Hi Deborah, cool sites. Welcome!
VVart, let's talk morals.
You should ask this person what makes life meaningful for him. The likely replies will range from making money, to helping others. Also ask him if he believes in evil. If he answers no, then ask about Hitler etc, whether that was evil or not. From this it follows that since he knows that he has to help people, and that Hitler was evil, this "feeling" or knowledge had to come from somewhere. His answer is likely to say that the majority decides, but that is not good enough, as we saw with Hitler's Germany. The fact that the majority of Germans agreed with Hitler does not make it any less evil. Once you reach this point, his argument gets weaker, since it was not his own intelligence that compells him to help others, or to say that Hitler was evil, it was something else, since a lot of people used their intelligence and still followed Hitler. The question then remains what that influence is? There is a moral law, or nature's law, as described by the USA's founding fathers, that shows the difference between right and wrong. This is present throughout the world. Murder is not right, and everyone knows it. Some might argue against that, but point a gun to anyone's head, and they will quickly try to convince you that murder is wrong. Some manage to override this conviction, like suicide bombers, and since humans are fallible, it may happen. The fact that they can override their morals still does not make it right. People can be overcome by evil, if they ignore the morals deep in their inner being.

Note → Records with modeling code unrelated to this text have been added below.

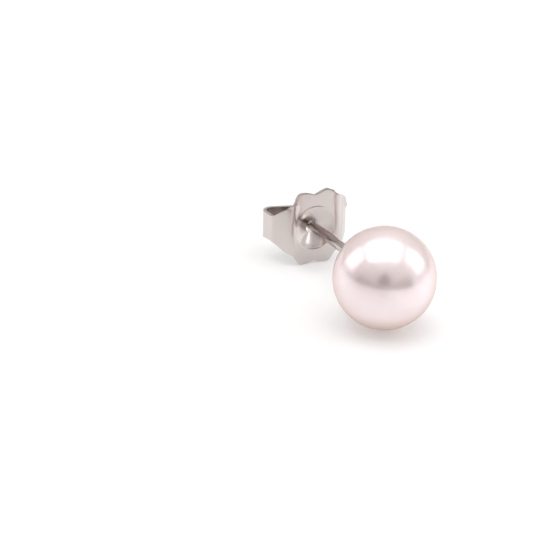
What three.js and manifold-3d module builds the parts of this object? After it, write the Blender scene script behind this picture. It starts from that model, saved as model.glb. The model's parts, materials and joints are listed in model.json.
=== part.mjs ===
// A pearl stud earring lying on a flat surface with its butterfly clutch on the post.
// Millimetres, +Z up. The post runs towards +Y and dips a little, because the stud rests on
// the pearl's underside and on the two lower lobes of the clutch. The origin is on the
// surface, under the middle of the box round the whole earring.
import * as THREE from 'three';
import { mergeVertices } from 'three/addons/utils/BufferGeometryUtils.js';
import Module from 'manifold-3d';

// Pearl
const PEARL_DIAMETER = 7.5;
const PEARL_BORE_DEPTH = 4.6;

// Post, with the peg and the cup soldered to it
const POST_DIAMETER = 0.76;
const POST_LENGTH = 10.5;
const PEG_DIAMETER = 0.8;
const PEG_LENGTH = 4.2;
const CUP_DIAMETER = 3.2;
const CUP_WALL = 0.3;
const CUP_BACK_DIAMETER = 2.2;
const SOLDER_FILLET = 0.12;
const TIP_LENGTH = 0.45;
const TIP_FLAT_DIAMETER = 0.3;
const TIP_SHOULDER = 0.3;
const GROOVE_FROM_TIP = 1.35;
const GROOVE_LENGTH = 0.7;
const GROOVE_DEPTH = 0.07;

// Butterfly clutch, stamped from one strip
const SHEET = 0.25;
const CLUTCH_FROM_PEARL = 7.4;
const PLATE_HALF_WIDTH = 1.5;
const PLATE_CROWN = 0.12;
const LOBE_SPACING = 1.98;
const LOBE_HEIGHT = 5.58;
const NOTCH_HEIGHT = 5.12;
const WING_HEIGHT = 4.05;
const CREASE_HEIGHT = 1.92;
const BAND_HEIGHT = 2.12;
const LEAD_IN_HEIGHT = 1.78;
const CURL_END_HEIGHT = 1.06;
const WING_LENGTH = 1.05;
const SIDE_LENGTH = 1.0;
const VALLEY_RADIUS = 0.45;
const BULGE_RADIUS = 0.5;
const CREASE_RADIUS = 0.25;
const FOLD_RADIUS = 0.55;
const CURL_RADIUS = 0.45;
const CURL_GRIP = 0.35;
const LEAD_IN_RADIUS = 0.4;
const DISH_DIAMETER = 3.28;
const DISH_DEPTH = 0.78;
const HOLE_DIAMETER = 1.12;

// Fits
const PEG_CLEARANCE = 0.05;
const SEAT_CLEARANCE = 0.05;
const GRIP_CLEARANCE = 0.05;

// Facets
const ROUND_SIDES = 48;
const PEARL_STEPS = 34;
const CUP_STEPS = 6;
const STRIP_ROWS = 8;
const PLATE_STEP = 0.12;
const FLAT_STEP = 0.5;
const BEND_STEP = 15;
const DISH_STEPS = 10;

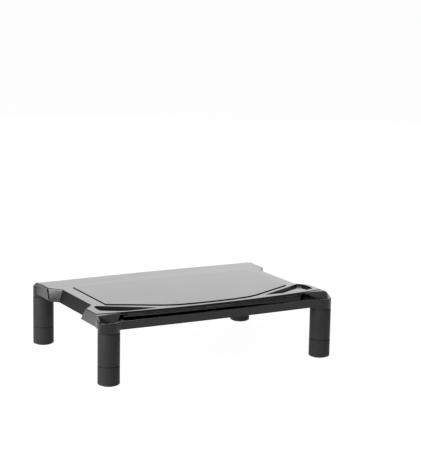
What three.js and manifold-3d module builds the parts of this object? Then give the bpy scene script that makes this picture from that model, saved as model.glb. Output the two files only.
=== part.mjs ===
// Monitor riser: a ribbed plastic platform on four round stacking legs.
// Millimetres, +Z up, +X along the long side, -Y is the front edge.
// The origin is on the ground, in the middle of the four legs.
//
// A thin top deck (with a raised centre panel and two pen trays) is screwed
// from below to an under frame, which carries the four round leg sockets and
// the front rail. Each leg is a spacer column and a foot column that plug
// together with spigots, and a rubber pad is set in the bottom of each foot.
import * as THREE from 'three';
import { ConvexGeometry } from 'three/addons/geometries/ConvexGeometry.js';
import { mergeVertices } from 'three/addons/utils/BufferGeometryUtils.js';
import Module from 'manifold-3d';

const wasm = await Module();
wasm.setup();

// ---------------------------------------------------------------- dimensions
const LEG_X = 175.8;          // leg axes, half spacing along X
const LEG_Y = 121.9;          // leg axes, half spacing along Y
const LEG_R = 15.9;           // outer radius of sockets, spacers and feet
const SEG = 32;               // sides of the round parts
const GAP = 0.3;              // clearance between pieces that touch

const FOOT_TOP = 28.7;        // joint between foot and spacer
const SPACER_TOP = 76.2;      // joint between spacer and socket
const SKIRT_Z = 79.8;         // lower edge of the deck skirt and of the frame
const RIM_Z = 91.6;           // top of the sockets, corner ledges and rail
const DECK_Z = 99.3;          // top face of the deck
const PANEL_Z = 100.5;        // top face of the raised centre panel

const WALL = 2.6;             // deck skirt thickness
const PLATE = 3.0;            // deck plate thickness
const WING_X = 188.0;         // outer face of the corner wings
const FRONT_CORNER_Y = 106.0; // bowed front edge, at the wings
const FRONT_MID_Y = 119.0;    // and at mid length
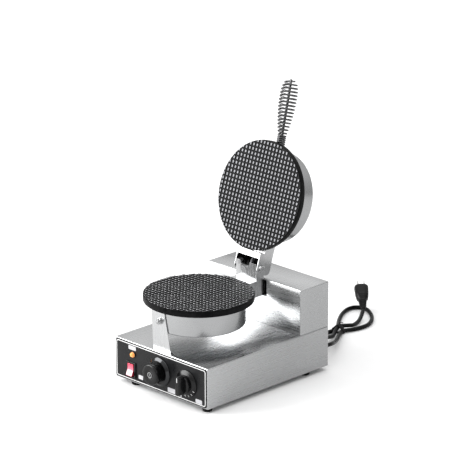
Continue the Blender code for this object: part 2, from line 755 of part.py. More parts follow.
def add_lower_head():
    middle = (0.0, PLATE_Y, 0.0)
    add_turned("lower_plate", plate_profile(PLATE_BOTTOM, PLATE_TOP), middle, IRON, steps=64)
    inner = DRUM_RADIUS - DRUM_SHEET
    drum = [
        (inner, DRUM_TOP),
        (DRUM_RADIUS, DRUM_TOP),
        (DRUM_RADIUS, DRUM_BOTTOM + DRUM_SHEET),
        (DRUM_RADIUS - DRUM_SHEET, DRUM_BOTTOM),
        (DRUM_RADIUS - DRUM_LIP, DRUM_BOTTOM),
        (DRUM_RADIUS - DRUM_LIP, DRUM_BOTTOM + DRUM_SHEET),
        (inner, DRUM_BOTTOM + DRUM_SHEET),
    ]
    add_turned("lower_housing", drum, middle, STEEL, steps=64, closed=True)
    cover_low = DRUM_BOTTOM + DRUM_SHEET + GAP
    cover_high = cover_low + COVER_SHEET
    cover = disc_profile(inner - GAP, cover_low, cover_high)
    add_turned("lower_cover", cover, middle, STEEL, steps=48)
    heater_height = PLATE_BOTTOM - GAP - HEATER_TUBE_RADIUS
    add_heater("lower_heater", heater_height, None)
    wool_high = heater_height - HEATER_TUBE_RADIUS - GAP
    wool = disc_profile(inner - WOOL_CLEARANCE, wool_high - WOOL_THICKNESS, wool_high)
    add_turned("lower_insulation", wool, middle, WOOL, steps=32)
    sensor = disc_profile(SENSOR_RADIUS, -SENSOR_LENGTH / 2, SENSOR_LENGTH / 2)
    sensor_place = (0.0, PLATE_Y - SENSOR_SETBACK, PLATE_BOTTOM - GAP - SENSOR_RADIUS)
    add_turned("temperature_sensor", sensor, sensor_place, BRASS, axis=(1, 0, 0), steps=12)


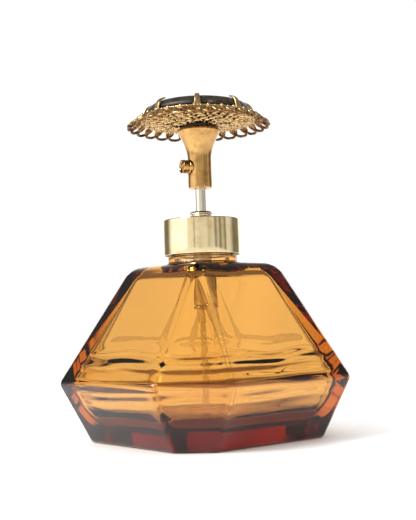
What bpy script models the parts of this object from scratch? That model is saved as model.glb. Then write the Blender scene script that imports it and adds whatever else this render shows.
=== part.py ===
"""Finger-pump perfume atomiser: a faceted glass bottle with a screwed brass pump head.

Metres, +Z up. The origin is the centre of the bottle's flat base, and the bottle, the
screw neck, the pump and the round ornament on top all share the Z axis. The bottle is a
square with its corners cut off, turned so that the cut corners face X and Y.
"""
import math

import bmesh
import bpy
from mathutils import Matrix, Vector

MM = 0.001
GAP = 0.3 * MM                      # clearance left between pieces that touch

# Bottle: the distance to a cut corner and half its width, at three levels
GIRDLE_Z, GIRDLE_REACH, GIRDLE_HALF = 20.3 * MM, 48.5 * MM, 11.9 * MM
BASE_REACH, BASE_HALF = 38.8 * MM, 6.6 * MM
SHOULDER_Z, SHOULDER_REACH = 59.2 * MM, 25.0 * MM
SHOULDER_ROUND = 3.6 * MM
GLASS_WALL = 5.3 * MM               # measured level, not square to the wall
FLOOR_Z, CEILING_Z = 8.0 * MM, 55.0 * MM
CAVITY_ROUND = 2.4 * MM

# Neck and its screw thread
RIM_Z, NECK_R, BORE_R = 69.6 * MM, 10.0 * MM, 8.0 * MM
BEAD_R, BEAD_TOP_Z = 12.0 * MM, 61.8 * MM
THREAD_PITCH = 3.0 * MM
NECK_THREAD_Z, NECK_THREAD_TURNS, NECK_THREAD_R = 64.2 * MM, 1.25, 0.8 * MM
CAP_THREAD_ROOT_R, CAP_THREAD_R = 11.1 * MM, 0.7 * MM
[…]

Morals, as described by Professor J Budzoszewski of UT @ Austin, is that which we can't not know. It is a basic knowledge of right and wrong. You can't not know that it's wrong to kill innocent people.
We know that absolute truth and absolute moral law exists. Your friend may debate that, and say there is no absolute truths or absolute morals. His mere statement denies that, how does he know that that is the truth? He may argue that he is absolutely sure there are no absolutes.
As for the existence of values or morals, try to insult him by telling him that his opinion is worth nothing and if he gets upset, that proves your point about absolute morals existing, the very thing he was trying to deny, since you are trying to deny him the right to express his point of view. His complaint will be that he has the right to his opinion, an absolute value! Without these absolutes, we can't detect evil, or have the right to prosecute criminals.
You have thus far established that he has absolute morals, and that his intelligence does not account for that.
As for the evoltution part of it, ask him to show from historic (paleo, anthropology, fossil record etc) evidence when man got moral. There should be adequate proof of that, if it evolved. Also, since man came from nothing but pondscum, or is made out of carbon etc, ask him where the morals reside in those elements? How would he measure that? Evolutionists claim only material exist, so ask him weigh out some hate for you.
The physical cannot be responsible for morals, otherwise PolPott just had some bad molecules. It can't be instinct, since our instincts often compete, and something tells us to ignore the stronger instinct. Back to helping people, our strongest instinct is to not help people, but the weaker instinct is to get involved. Something judges between those instincts and compells us to follow the weaker one. Witnessing a mugging is an example. You want to run, but you end calling the cops, ie getting involved. That something that compells you to help cannot also be instinct, it has to be an implanted moral law. Social morals don't fly either, since evolution has no purpose, and morals at the granular level is what helps us survive, thus indicating purpose. That purpose cannot come from a non-intelligent process, such as evolution.
Your friend may also confuse the fact of how we know morals with the existence of morals. Where did morals come from in the first place? Our capacity to know morals does not explain where/how/when they were 'invented'. Also, why should any biologically derived sentiments be obeyed? Why don't the strongest just kill the weakest? If morals were biological in nature, we would act like the animal kingdom, and there would be no right or wrong.
The conclusion is this:
1. Every law has a law giver.
2. There is moral law.
3. Therefore, there is a moral law giver, ie God.
Hopefully this gives you some ammunition to fight back.